_WORK INSTRUCTIONS_
Reproduce only this span: the line containing "make_face()", the line containing "bpy.data.objects.remove(obj)", and every line between them, all exactly as given.
========
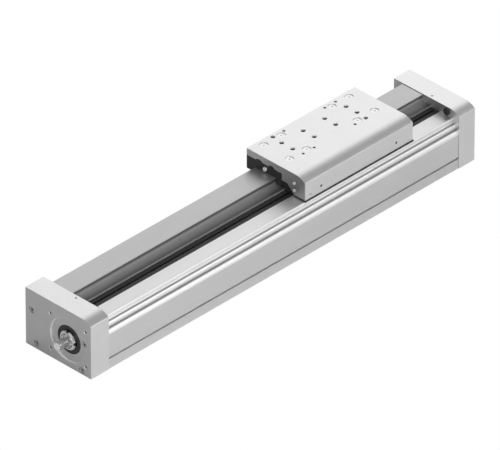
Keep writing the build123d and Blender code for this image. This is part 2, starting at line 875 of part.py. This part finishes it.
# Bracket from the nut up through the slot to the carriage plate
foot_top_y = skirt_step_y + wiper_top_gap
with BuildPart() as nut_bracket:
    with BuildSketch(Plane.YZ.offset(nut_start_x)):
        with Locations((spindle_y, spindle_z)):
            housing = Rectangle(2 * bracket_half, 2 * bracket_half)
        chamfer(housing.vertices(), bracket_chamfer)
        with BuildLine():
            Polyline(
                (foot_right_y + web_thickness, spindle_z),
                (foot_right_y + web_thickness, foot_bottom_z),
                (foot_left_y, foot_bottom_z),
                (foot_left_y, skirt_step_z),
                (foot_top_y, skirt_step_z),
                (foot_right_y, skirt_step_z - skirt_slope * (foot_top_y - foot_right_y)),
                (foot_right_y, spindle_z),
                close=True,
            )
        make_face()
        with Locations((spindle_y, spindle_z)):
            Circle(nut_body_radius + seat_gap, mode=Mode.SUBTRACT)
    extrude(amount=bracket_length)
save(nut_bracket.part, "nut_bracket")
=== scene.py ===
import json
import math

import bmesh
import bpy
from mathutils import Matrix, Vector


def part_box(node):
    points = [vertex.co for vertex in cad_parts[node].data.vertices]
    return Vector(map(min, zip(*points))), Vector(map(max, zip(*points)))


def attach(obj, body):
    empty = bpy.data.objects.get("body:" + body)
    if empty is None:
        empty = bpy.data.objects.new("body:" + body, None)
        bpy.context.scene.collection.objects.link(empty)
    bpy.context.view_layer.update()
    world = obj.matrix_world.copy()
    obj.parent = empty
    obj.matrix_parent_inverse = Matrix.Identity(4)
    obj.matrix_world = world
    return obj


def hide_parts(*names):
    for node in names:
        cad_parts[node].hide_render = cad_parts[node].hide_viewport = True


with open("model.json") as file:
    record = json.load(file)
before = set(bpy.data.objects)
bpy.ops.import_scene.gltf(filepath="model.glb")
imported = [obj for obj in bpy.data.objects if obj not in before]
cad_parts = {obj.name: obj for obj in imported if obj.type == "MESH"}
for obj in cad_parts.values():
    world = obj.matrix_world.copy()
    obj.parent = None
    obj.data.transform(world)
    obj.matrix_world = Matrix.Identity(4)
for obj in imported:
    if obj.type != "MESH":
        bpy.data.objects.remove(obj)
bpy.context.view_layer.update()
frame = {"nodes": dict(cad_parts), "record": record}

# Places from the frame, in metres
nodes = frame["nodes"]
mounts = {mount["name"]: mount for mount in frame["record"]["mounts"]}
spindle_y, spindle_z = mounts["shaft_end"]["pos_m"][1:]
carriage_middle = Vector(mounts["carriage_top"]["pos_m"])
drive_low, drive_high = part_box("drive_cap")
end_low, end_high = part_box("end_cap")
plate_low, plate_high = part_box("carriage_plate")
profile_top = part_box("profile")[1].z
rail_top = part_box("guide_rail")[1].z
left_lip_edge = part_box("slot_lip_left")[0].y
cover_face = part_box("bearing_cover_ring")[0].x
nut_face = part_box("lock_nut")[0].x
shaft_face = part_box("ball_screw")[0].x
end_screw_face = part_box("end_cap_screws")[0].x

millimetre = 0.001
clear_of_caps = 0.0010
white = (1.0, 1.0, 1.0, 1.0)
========
_EXPECTED OUTPUT_
        make_face()
        with Locations((spindle_y, spindle_z)):
            Circle(nut_body_radius + seat_gap, mode=Mode.SUBTRACT)
    extrude(amount=bracket_length)
save(nut_bracket.part, "nut_bracket")
=== scene.py ===
import json
import math

import bmesh
import bpy
from mathutils import Matrix, Vector


def part_box(node):
    points = [vertex.co for vertex in cad_parts[node].data.vertices]
    return Vector(map(min, zip(*points))), Vector(map(max, zip(*points)))


def attach(obj, body):
    empty = bpy.data.objects.get("body:" + body)
    if empty is None:
        empty = bpy.data.objects.new("body:" + body, None)
        bpy.context.scene.collection.objects.link(empty)
    bpy.context.view_layer.update()
    world = obj.matrix_world.copy()
    obj.parent = empty
    obj.matrix_parent_inverse = Matrix.Identity(4)
    obj.matrix_world = world
    return obj


def hide_parts(*names):
    for node in names:
        cad_parts[node].hide_render = cad_parts[node].hide_viewport = True


with open("model.json") as file:
    record = json.load(file)
before = set(bpy.data.objects)
bpy.ops.import_scene.gltf(filepath="model.glb")
imported = [obj for obj in bpy.data.objects if obj not in before]
cad_parts = {obj.name: obj for obj in imported if obj.type == "MESH"}
for obj in cad_parts.values():
    world = obj.matrix_world.copy()
    obj.parent = None
    obj.data.transform(world)
    obj.matrix_world = Matrix.Identity(4)
for obj in imported:
    if obj.type != "MESH":
        bpy.data.objects.remove(obj)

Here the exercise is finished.